When asked about their school placement dilemmas, participants described their situations in terms of conflict, with phrases such as “I had to fight”; “it is who fights the hardest”; “it’s been a fight”; “it’s all a battle”; “been prepared to have to fight longer and harder if we had to” and “we had a fight on our hands with her”.

Participants described their situations in terms of conflict

These quotes resonate with the findings of the Lamb inquiry (2009), which looked specifically at information around special educational needs and disability, and found that the system seemed to create “warrior parents” with little faith in the schools and professionals that were meant to be supporting their children. Parents ended up feeling that they had to “fight for what should be their children’s right.

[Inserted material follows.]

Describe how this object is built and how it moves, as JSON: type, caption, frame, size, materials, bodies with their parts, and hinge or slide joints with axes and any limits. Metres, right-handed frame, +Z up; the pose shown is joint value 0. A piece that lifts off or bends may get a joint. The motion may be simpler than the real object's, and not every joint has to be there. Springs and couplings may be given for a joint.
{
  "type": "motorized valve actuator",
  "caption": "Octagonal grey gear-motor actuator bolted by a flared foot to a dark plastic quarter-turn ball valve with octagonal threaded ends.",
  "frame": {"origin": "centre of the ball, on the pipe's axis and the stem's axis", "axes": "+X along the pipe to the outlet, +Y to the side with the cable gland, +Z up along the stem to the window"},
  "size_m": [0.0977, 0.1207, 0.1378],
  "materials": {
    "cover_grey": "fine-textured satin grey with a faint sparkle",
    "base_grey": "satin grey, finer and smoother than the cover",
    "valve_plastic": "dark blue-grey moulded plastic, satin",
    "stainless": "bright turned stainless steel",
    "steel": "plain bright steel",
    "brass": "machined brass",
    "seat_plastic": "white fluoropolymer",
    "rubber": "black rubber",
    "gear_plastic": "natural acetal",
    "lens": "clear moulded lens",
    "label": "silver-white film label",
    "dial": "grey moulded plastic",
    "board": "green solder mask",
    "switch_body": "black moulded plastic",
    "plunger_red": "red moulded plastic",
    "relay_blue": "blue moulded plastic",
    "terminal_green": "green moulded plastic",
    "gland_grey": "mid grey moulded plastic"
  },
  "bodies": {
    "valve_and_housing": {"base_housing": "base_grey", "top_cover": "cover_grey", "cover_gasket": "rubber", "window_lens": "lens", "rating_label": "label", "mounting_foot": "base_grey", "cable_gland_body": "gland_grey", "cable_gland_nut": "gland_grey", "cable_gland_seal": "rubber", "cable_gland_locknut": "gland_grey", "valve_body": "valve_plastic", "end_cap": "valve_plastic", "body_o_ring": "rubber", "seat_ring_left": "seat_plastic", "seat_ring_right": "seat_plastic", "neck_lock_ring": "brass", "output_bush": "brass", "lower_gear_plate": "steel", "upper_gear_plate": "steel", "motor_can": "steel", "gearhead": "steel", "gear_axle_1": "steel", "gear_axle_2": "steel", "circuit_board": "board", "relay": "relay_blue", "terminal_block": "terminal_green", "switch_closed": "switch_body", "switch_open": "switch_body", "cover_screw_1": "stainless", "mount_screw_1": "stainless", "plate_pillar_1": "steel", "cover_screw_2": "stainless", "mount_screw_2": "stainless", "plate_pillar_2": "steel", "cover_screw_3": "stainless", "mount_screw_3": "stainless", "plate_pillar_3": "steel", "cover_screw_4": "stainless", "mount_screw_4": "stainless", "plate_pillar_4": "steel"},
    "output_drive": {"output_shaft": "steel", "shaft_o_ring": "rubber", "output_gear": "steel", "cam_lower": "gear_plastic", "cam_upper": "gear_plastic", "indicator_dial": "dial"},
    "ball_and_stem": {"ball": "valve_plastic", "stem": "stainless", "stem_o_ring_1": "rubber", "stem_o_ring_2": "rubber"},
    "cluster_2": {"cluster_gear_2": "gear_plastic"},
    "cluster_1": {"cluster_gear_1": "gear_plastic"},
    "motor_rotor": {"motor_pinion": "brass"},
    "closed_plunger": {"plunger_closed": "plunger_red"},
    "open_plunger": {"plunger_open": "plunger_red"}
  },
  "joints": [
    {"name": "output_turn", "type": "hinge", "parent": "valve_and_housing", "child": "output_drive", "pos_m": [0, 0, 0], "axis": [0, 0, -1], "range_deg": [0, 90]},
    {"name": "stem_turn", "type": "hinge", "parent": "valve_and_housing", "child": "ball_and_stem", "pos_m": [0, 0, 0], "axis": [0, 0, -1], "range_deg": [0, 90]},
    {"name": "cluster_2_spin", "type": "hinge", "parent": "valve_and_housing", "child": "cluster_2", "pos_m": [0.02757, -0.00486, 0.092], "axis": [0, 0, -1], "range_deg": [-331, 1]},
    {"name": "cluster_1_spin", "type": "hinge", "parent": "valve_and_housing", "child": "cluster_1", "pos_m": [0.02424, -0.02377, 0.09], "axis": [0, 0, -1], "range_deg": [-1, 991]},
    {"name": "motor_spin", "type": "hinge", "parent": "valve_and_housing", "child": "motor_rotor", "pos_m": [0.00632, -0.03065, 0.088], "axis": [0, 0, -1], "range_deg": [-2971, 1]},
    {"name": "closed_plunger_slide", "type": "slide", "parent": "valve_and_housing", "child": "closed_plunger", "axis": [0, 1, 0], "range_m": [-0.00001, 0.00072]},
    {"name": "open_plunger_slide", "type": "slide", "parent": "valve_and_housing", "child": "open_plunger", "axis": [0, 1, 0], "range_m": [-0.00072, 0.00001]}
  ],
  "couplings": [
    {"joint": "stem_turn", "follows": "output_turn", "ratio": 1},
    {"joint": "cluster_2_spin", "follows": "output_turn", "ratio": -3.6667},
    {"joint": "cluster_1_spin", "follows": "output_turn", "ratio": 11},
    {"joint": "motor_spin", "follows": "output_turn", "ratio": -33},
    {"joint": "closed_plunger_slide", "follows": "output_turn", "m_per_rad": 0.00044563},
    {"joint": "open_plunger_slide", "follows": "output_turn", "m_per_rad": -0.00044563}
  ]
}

Parents in the study fell into a range of types in their responses to these dilemmas and battles – there were the fighters, the project managers, the intuitive ones, the well trained, the bolshie and, a type that cut across all of them, the relentless ones.

One family of a child with a hearing impairment prepared thoroughly for every meeting. They described one in which they had typed up their own set of notes about the things their son needed at secondary school, with his strengths and weaknesses, so they could put the case forward for him. They said: “we didn’t want to have to fight, but I think part of what we did, part of what we set out to do in going to the transition meeting was to show the county that, as parents, we meant business and we were not the sort of parents to pick a fight with.”

For mothers of children with autism spectrum disorder, the situation was even more difficult. Perhaps the lack of visible signs of impairment, coupled with the difficulties in finding the right education for their child’s often complex needs, makes these mothers’ experiences of trying to get support more complicated and often conflictual.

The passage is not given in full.